While neither am I nor the company I work for directly impacted by this outage, I wonder how long can Cloudflare take these hits and keep apologizing for it. Truly appreciate them being transparent about it, but businesses care more about SLAs and uptime than the incident report.
The irony is that the outage was caused by a change from the "Code Orange: Fail Small initiative".
They definitely failed big this time.
Hindsight is 20/20 but why not dry run this change in production and monitor the logs/metrics before enabling it? Seems prudent for any new “delete something in prod” change.
The one redeeming feature of this failure is staged rollouts. As someone advertising routes through CF, we were quite happy to be spared from the initial 25%.
They should have rewritten this code in Rust using these brilliant language models. /jk
I'm honestly amazed that a company CF's size doesn't have a neat little cluster of Mac Minis running OpenClaw and quietly taking care of this for them.
The eternal tech outage aphorism: It's always DNS, except for when it's BGP.
> Because the client is passing pending_delete with no value, the result of Query().Get(“pending_delete”) here will be an empty string (“”), so the API server interprets this as a request for all BYOIP prefixes instead of just those prefixes that were supposed to be removed.
Lmao, iirc long time ago Google's internal system had the same exact bug (treating empty as "all" in the delete call) that took down all their edges. Surprisingly there was little impact as traffic just routed through the next set of proxies.
One has to wonder when the board realises Dane was a bad replacement for JGC. These outages are getting ridiculous
Is this trend of oversharing code snippets and TMI postmortems done purposely to distract their customers from raging over the outage and the next impending fuckup?
This transparent report can earn my trust
If you track large SaaS and Cloud uptime, it seem to correlate pretty highly with compensation for big companies. Is cloudflare getting top talent?

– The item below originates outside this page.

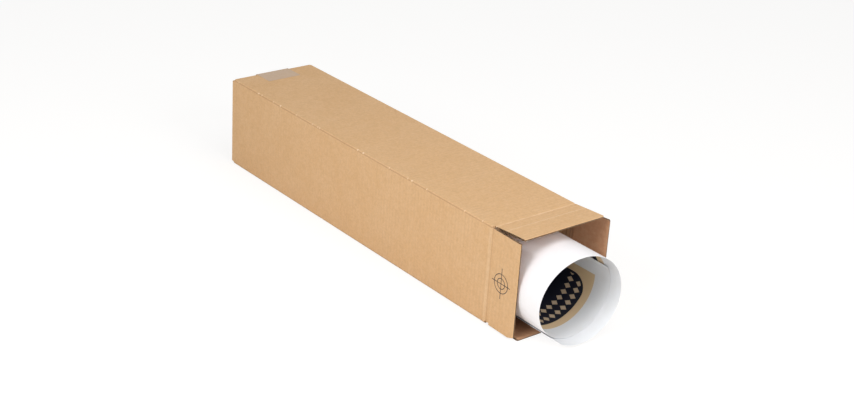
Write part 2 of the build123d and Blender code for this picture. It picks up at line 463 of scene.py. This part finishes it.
cut_into_steps(tape_low.x + column_width, tape_high.x - column_width / 2, column_width, (1, 0, 0))
bpy.ops.object.mode_set(mode="OBJECT")
for point in tape.data.vertices:
    if point.co.y < tape_low.y + on_face:
        tooth = abs((point.co.x / tape_teeth) % 1 - 0.5) * 2
        point.co.y += tape_tooth_depth * tooth
    if point.co.y > tape_high.y - on_face:
        point.co.y -= tape_sink * exp(-((point.co.x / tape_sink_width) ** 2))
only(tape)
solidify = tape.modifiers.new("film", "SOLIDIFY")
solidify.thickness = tape_film
solidify.offset = -1
bpy.ops.object.modifier_apply(modifier="film")
bpy.ops.object.shade_smooth_by_angle(angle=smooth_angle)

tape_grey = (0.50, 0.35, 0.23, 1)
tape_light = (0.53, 0.375, 0.25, 1)
board_shows_grain, air_grain = 900.0, 260.0
tape_pale_share = 0.5
film_smoothest, film_roughest = 0.42, 0.55
film_strength, film_depth = 0.1, 0.0001
film_finish, tree, surface = new_material("tape_film")
place = add_node(tree, "TexCoord").outputs["Object"]
trapped_air = grain(tree, place, air_grain)
board_shows = ramp(tree, grain(tree, place, board_shows_grain), 0.4, 0.7, 0.0, tape_pale_share)
tape_colour = blend_colours(tree, board_shows, tape_grey, tape_light)
pale_spots = ramp(tree, trapped_air, 0.55, 0.7, 0.0, tape_pale_share)
tape_colour = blend_colours(tree, pale_spots, tape_colour, tape_light)
tape_roughness = ramp(tree, trapped_air, 0.3, 0.7, film_smoothest, film_roughest)
raised = {"Height": trapped_air, "Strength": film_strength, "Distance": film_depth}
tree.links.new(tape_colour, surface.inputs["Base Color"])
tree.links.new(tape_roughness, surface.inputs["Roughness"])
tree.links.new(add_node(tree, "Bump", raised).outputs[0], surface.inputs["Normal"])
tape.data.materials.append(film_finish)
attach(tape, "box")
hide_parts("closing_tape")


# Printer's register mark on the left flap: two rings and a cross in thin black ink, printed on
# the flat board before it was cut and creased.
mark_from_fold = 0.020
mark_radii, ring_points = (0.0115, 0.0065), (64, 48)
mark_line = 0.00085
mark_reach_along, mark_reach_up = 0.015, 0.018
ink_depth = 0.00004
ink_grain, ink_gaps, ink_roughness = 2500.0, 0.5, 0.6
bpy.ops.object.select_all(action="DESELECT")
for radius, points in zip(mark_radii, ring_points):
    bpy.ops.mesh.primitive_circle_add(vertices=points, radius=radius, fill_type="NGON")
    bpy.ops.object.mode_set(mode="EDIT")
    bpy.ops.mesh.inset(thickness=mark_line)
    bpy.ops.mesh.delete(type="FACE")
for width_along, width_up in ((2 * mark_reach_along, mark_line), (mark_line, 2 * mark_reach_up)):
    bpy.ops.mesh.primitive_plane_add(size=1)
    bpy.ops.transform.resize(value=(width_along, width_up, 1), center_override=(0, 0, 0))
bpy.ops.mesh.select_all(action="SELECT")
bpy.ops.mesh.extrude_region_move(TRANSFORM_OT_translate={"value": (0, 0, ink_depth)})
bpy.ops.object.mode_set(mode="OBJECT")
mark = bpy.context.object
mark.name = "printed_mark"
mark.data.transform(Matrix.Rotation(-pi / 2, 4, "X"))
mark.data.transform(Matrix.Translation((mark_from_fold, 0, 0)))
mark.data.transform(flap_places["left_flap"])

ink = (0.035, 0.03, 0.028, 1)
ink_finish, tree, surface = new_material("black_ink")
place = add_node(tree, "TexCoord").outputs["Object"]
patchy = ramp(tree, grain(tree, place, ink_grain), 0.55, 0.75, 0.0, ink_gaps)
tree.links.new(blend_colours(tree, patchy, ink, kraft_dark_and_shade), surface.inputs["Base Color"])
surface.inputs["Roughness"].default_value = ink_roughness
mark.data.materials.append(ink_finish)
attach(mark, "left_side_flap")


# The poster: one sheet of heavy white paper, printed on its inner side, in a loose roll. It
# winds inwards from its outer edge, low on the left, and every turn has slid a little further
# back. It lies on the floor of the box, against the left panel.
sheet = 0.0004
sheet_length = 0.500
turns = 1.42
turn_gap = 0.001
slide_per_turn = 0.016
roll_out = 0.0945
lean_to_right, lean_upwards = 0.003, 0.001
outer_edge_angle = -125
edge_lift, edge_lift_angle = 0.0003, 18
roll_half_width, roll_half_height = 0.0535, 0.0507
clearance = 0.0003
turn_pitch = sheet + turn_gap
wound_by_left = turn_pitch * (180 - outer_edge_angle) / 360
roll_x = roll_half_width - wound_by_left + clearance + board - half_width
roll_z = roll_half_height + clearance + board
steps_round, steps_long = 220, 40
bpy.ops.object.select_all(action="DESELECT")
bpy.ops.mesh.primitive_grid_add(x_subdivisions=steps_round, y_subdivisions=steps_long, size=1)
roll = bpy.context.object
roll.name = "rolled_poster"
for point in roll.data.vertices:
    turned = 360 * turns * (point.co.x + 0.5)
    length_along = sheet_length * (point.co.y + 0.5)
    shrink = turn_pitch * turned / 360 - edge_lift * exp(-turned / edge_lift_angle)
    angle = radians(outer_edge_angle + turned)
    lean = lean_to_right * cos(angle) + lean_upwards * sin(angle)
    point.co = (
        roll_x + (roll_half_width - shrink) * cos(angle),
        mouth_y - roll_out + slide_per_turn * turned / 360 - lean + length_along,
        roll_z + (roll_half_height - shrink) * sin(angle),
    )
only(roll)
bpy.ops.object.mode_set(mode="EDIT")
bpy.ops.mesh.select_all(action="SELECT")
bpy.ops.mesh.flip_normals()
bpy.ops.object.mode_set(mode="OBJECT")
paper = (0.90, 0.885, 0.905, 1)
# The printed inner side is a darker, bluer copy of the paper: painted shade for the inside of the roll.
paper_inside_painted_shade = (0.88, 0.90, 0.93, 1)
paper_shade = (0.84, 0.84, 0.835, 1)
print_tan = (0.80, 0.60, 0.37, 1)
print_black = (0.017, 0.018, 0.032, 1)
print_pale = (0.66, 0.52, 0.36, 1)
sheet_round = turns * tau * (roll_half_width - turn_pitch * turns / 2)
print_margin = 0.023
panel_margin = 0.010
panel_corner = 0.022
motif_margin = 0.003
lozenge_pitch, lozenge_high, lozenge_wide = 0.0085, 0.0052, 0.0034
lozenge_rows = (0.0425, 0.0565)
wave_length, wave_height = 0.060, 0.006
stripe_pitch, stripe_half_width = 0.011, 0.0016
stripes_at, stripes_reach = 0.088, 0.0135
paper_tooth, tooth_strength, tooth_depth = 1500.0, 0.08, 0.0001
paper_clouds, paper_cloud_share = 60.0, 0.3
plain_roughness, printed_roughness, paper_shine = 0.5, 0.42, 0.4


def distance_from(tree, value, place):
    """How far a value is from a place, to either side."""
    return sum_up(tree, "ABSOLUTE", sum_up(tree, "SUBTRACT", value, place))


def paper_material(name, printed):
    """White paper on the sheet's own UV map, in metres, with or without the print; the printed side's paper has
    painted shade.
    """
    material, tree, surface = new_material(name)
    uv = add_node(tree, "UVMap")
    unrolled = {"Vector": uv.outputs[0], "Scale": (sheet_round, sheet_length, 1.0)}
    flat = add_node(tree, "Mapping", unrolled).outputs[0]
    tooth = grain(tree, flat, paper_tooth, 2.0)
    clouds = ramp(tree, grain(tree, flat, paper_clouds), 0.4, 0.7, 0.0, paper_cloud_share)
    colour = blend_colours(tree, clouds, paper_inside_painted_shade if printed else paper, paper_shade)
    if printed:
        split = add_node(tree, "SeparateXYZ", {0: flat})
        centre = (sheet_round / 2, sheet_length / 2)
        from_edge = []
        for axis, half in zip(("X", "Y"), centre):
            off = distance_from(tree, split.outputs[axis], half)
            from_edge.append(sum_up(tree, "SUBTRACT", half, off))
        nearest = sum_up(tree, "MINIMUM", *from_edge)
        field = sum_up(tree, "GREATER_THAN", nearest, print_margin)
        inner = print_margin + panel_margin + panel_corner
        squares = []
        for edge in from_edge:
            past = sum_up(tree, "MAXIMUM", sum_up(tree, "SUBTRACT", inner, edge), 0.0)
            squares.append(sum_up(tree, "POWER", past, 2.0))
        corner = sum_up(tree, "SQRT", sum_up(tree, "ADD", *squares))
        dark = sum_up(tree, "LESS_THAN", corner, panel_corner)
        wave = sum_up(tree, "SINE", sum_up(tree, "MULTIPLY", split.outputs["X"], tau / wave_length))
        swell = sum_up(tree, "ADD", split.outputs["Y"], sum_up(tree, "MULTIPLY", wave, wave_height))
        stripe = sum_up(tree, "PINGPONG", swell, stripe_pitch)
        stripes = sum_up(tree, "LESS_THAN", stripe, stripe_half_width)
        in_band = sum_up(tree, "LESS_THAN", distance_from(tree, swell, stripes_at), stripes_reach)
        colour = blend_colours(tree, field, colour, print_tan)
        colour = blend_colours(tree, dark, colour, print_black)
        pale = sum_up(tree, "MULTIPLY", stripes, in_band)
        to_lozenge = sum_up(tree, "PINGPONG", split.outputs["X"], lozenge_pitch / 2)
        across = sum_up(tree, "DIVIDE", to_lozenge, lozenge_wide)
        for row in lozenge_rows:
            off_row = distance_from(tree, split.outputs["Y"], row)
            reach = sum_up(tree, "ADD", across, sum_up(tree, "DIVIDE", off_row, lozenge_high))
            pale = sum_up(tree, "MAXIMUM", pale, sum_up(tree, "LESS_THAN", reach, 1.0))
        well_inside = sum_up(tree, "LESS_THAN", corner, panel_corner - motif_margin)
        motif = sum_up(tree, "MULTIPLY", pale, well_inside)
        colour = blend_colours(tree, motif, colour, print_pale)
    raised = {"Height": tooth, "Strength": tooth_strength, "Distance": tooth_depth}
    tree.links.new(colour, surface.inputs["Base Color"])
    tree.links.new(add_node(tree, "Bump", raised).outputs[0], surface.inputs["Normal"])
    surface.inputs["Roughness"].default_value = printed_roughness if printed else plain_roughness
    surface.inputs["Specular IOR Level"].default_value = paper_shine
    return material


roll.data.materials.append(paper_material("poster_back", False))
roll.data.materials.append(paper_material("poster_print", True))
thickness = roll.modifiers.new("sheet", "SOLIDIFY")
thickness.thickness = sheet
thickness.offset = -1
thickness.material_offset = 1
bpy.ops.object.modifier_apply(modifier="sheet")
bpy.ops.object.shade_smooth_by_angle(angle=smooth_angle)
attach(roll, "box")
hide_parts("poster_roll")


# The place it is shown in: a plain white floor, a softbox on the left, one overhead and one in
# front of the mouth, a pale surround, and a camera that looks down at the mouth from its left.
floor_side, floor_roughness = 12, 0.9
floor_colour = (0.92, 0.895, 0.86, 1)
floor_glow, floor_glow_share = 1.1, 0.72
surround_light = 0.395
white = (1, 1, 1, 1)
lamps_aim_at = Vector((0, 0, 0.06))


def seen_directly(tree):
    """One for what the camera, a mirror or a glass sees, none for what lights the object."""
    rays = add_node(tree, "LightPath")
    seen = sum_up(tree, "MAXIMUM", rays.outputs["Is Camera Ray"], rays.outputs["Is Glossy Ray"])
    return sum_up(tree, "MAXIMUM", seen, rays.outputs["Is Transmission Ray"])


bpy.ops.object.select_all(action="DESELECT")
bpy.ops.mesh.primitive_plane_add(size=floor_side)
floor = bpy.context.object
floor.name = "floor"
floor_finish, tree, surface = new_material("white_floor")
surface.inputs["Base Color"].default_value = floor_colour
surface.inputs["Roughness"].default_value = floor_roughness
surface.inputs["Specular IOR Level"].default_value = 0.0
glow = add_node(tree, "Emission", {"Color": white, "Strength": floor_glow})
glow_share = sum_up(tree, "MULTIPLY", seen_directly(tree), floor_glow_share)
lift = add_node(tree, "MixShader", {0: glow_share, 1: surface.outputs[0], 2: glow.outputs[0]})
tree.links.new(lift.outputs[0], tree.nodes["Material Output"].inputs["Surface"])
floor.data.materials.append(floor_finish)


def hang_softbox(name, energy, size, spot):
    """A square lamp of a given side, turned towards the box."""
    softbox = bpy.data.lights.new(name, "AREA")
    softbox.energy = energy
    softbox.size = size
    lamp = bpy.data.objects.new(name, softbox)
    bpy.context.collection.objects.link(lamp)
    lamp.location = spot
    lamp.rotation_euler = (lamps_aim_at - lamp.location).to_track_quat("-Z", "Y").to_euler()


hang_softbox("left_softbox", energy=10, size=0.5, spot=(-1.2, -0.4, 0.9))
hang_softbox("overhead_softbox", energy=7.5, size=1.0, spot=(0.0, -0.8, 1.6))
hang_softbox("front_softbox", energy=15, size=0.8, spot=(0.1, -1.9, 1.1))

world = bpy.data.worlds.new("studio")
bpy.context.scene.world = world
world.use_nodes = True
tree = world.node_tree
backdrop = tree.nodes["Background"]
backdrop.inputs["Color"].default_value = white
surround = ramp(tree, seen_directly(tree), 0.0, 1.0, surround_light, 1.0)
tree.links.new(surround, backdrop.inputs["Strength"])

photo_width = 854
focal_pixels = 1592.8
sensor_width = 36
camera_spot = Vector((-1.0852, -1.3829, 0.8265))
azimuth, elevation, roll_angle = radians(-39.69), radians(24.41), radians(3.675)
back = Vector((sin(azimuth) * cos(elevation), -cos(azimuth) * cos(elevation), sin(elevation)))
level_right = (-back).cross(Vector((0, 0, 1))).normalized()
level_up = level_right.cross(-back)
image_right = level_right * cos(roll_angle) + level_up * sin(roll_angle)
image_up = level_up * cos(roll_angle) - level_right * sin(roll_angle)
camera_data = bpy.data.cameras.new("camera")
camera_data.sensor_width = sensor_width
camera_data.lens = focal_pixels * sensor_width / photo_width
camera = bpy.data.objects.new("camera", camera_data)
bpy.context.collection.objects.link(camera)
camera.matrix_world = Matrix.Translation(camera_spot) @ Matrix(
    (image_right, image_up, back)
).transposed().to_4x4()
bpy.context.scene.camera = camera
bpy.context.scene.view_settings.view_transform = "Standard"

Sure vibe-coded slop that has not been properly peer reviewed or tested prior to deployment is leading to major outages, but the point is they are producing lots of code. More code is good, that means you are a good programmer. Reading code would just slow things down.
again?
It's something we debated in our team: if there's an API that returns data based on filters, what's the better behavior if no filters are provided - return everything or return nothing?
The consensus was that returning everything is rarely what's desired, for two reasons: first, if the system grows, allowing API users to return everything at once can be a problem both for our server (lots of data in RAM when fetching from the DB => OOM, and additional stress on the DB) and for the user (the same problem on their side). Second, it's easy to forget to specify filters, especially in cases like "let's delete something based on some filters."
So the standard practice now is to return nothing if no filters are provided, and we pay attention to it during code reviews. If the user does really want all the data, you can add pagination to your API. With pagination, it's very unlikely for the user to accidentally fetch everything because they must explicitly work with pagination tokens, etc.
Another option, if you don't want pagination, is to have a separate method named accordingly, like ListAllObjects, without any filters.